Specifically, the report will delve deeply into the run-up, conduct and aftermath of the Iraq War – for example, the role of the Department for International Development, the role of sea power, air power, operational and tactical issues. For many families of those who served in Iraq, this document has been painfully awaited. Despite the initial worrying suggestion that those families would have to pay in excess of £700 to access the document, the government have scrapped those charges. Yet however important the document will be to these people, what strikes me the most is what the Chilcot Inquiry has not looked at.

Tony Blair is in fact already in position to pounce and embellish the report afterwards in his own personal review; as an article in The Independent argues ‘We’ll hear the gospel according to Saint Tony’“This may not be a written text, more a collection of stories handed down by apostles, generation after generation, only later formed into a codex”. No doubt, he will try to water down the problematic nuance of the Iraq War, where approximately 500,000 deaths occurred as a direct or indirect result of the chaos.

Nagging and tugging between the US and Britain has meant that the Iraq Inquiry has already been postponed from publication in 2014. This is largely due to the practice of ‘Maxwellisation’, which means that individuals who are criticised will be warned of such criticism before the publication of the piece, so that Blair and others can respond beforehand. This is concerning, as the Inquiry will largely etch the image of the British conduct, whilst failing to draw the distinct parallel between the importance of Iraqi loss of life, and British loss of life.

The effects of the Iraq War were catastrophic, and partly as a result of the centralist economy of the nation.
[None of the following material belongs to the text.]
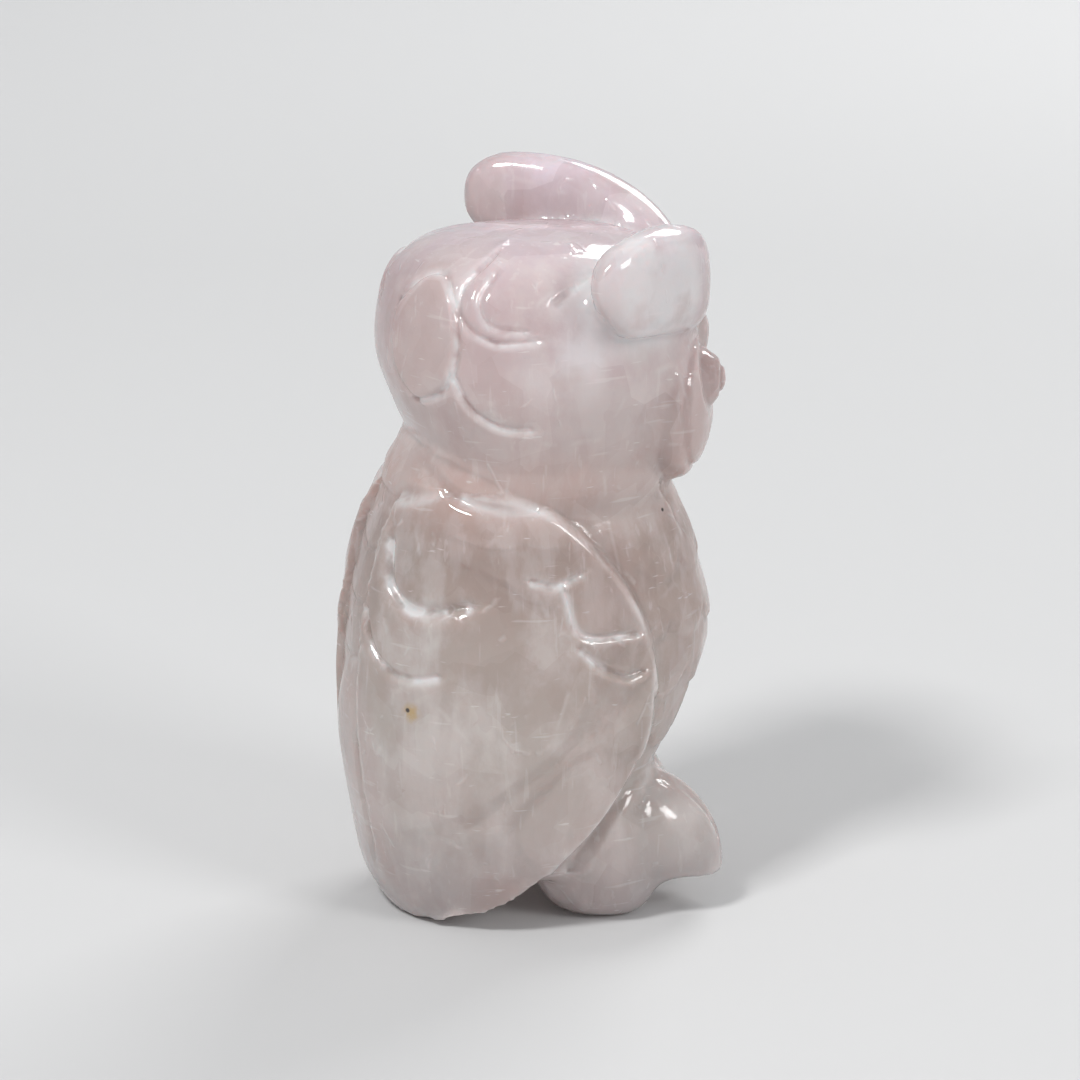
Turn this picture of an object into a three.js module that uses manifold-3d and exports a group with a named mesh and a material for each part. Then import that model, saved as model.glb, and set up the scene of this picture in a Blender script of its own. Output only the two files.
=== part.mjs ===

Not only the heads and shoulders of Iraq were damaged, but their teachers, doctors and vital organs which a society requires to function. The sinews of the state were broken down. And more poignantly – if it takes two million words (four times as long as Tolstoy’s ‘War and Peace’) to tackle whether our troops were properly prepared, I wonder how many words it would take to justify British troops on Iraqi soil for six years.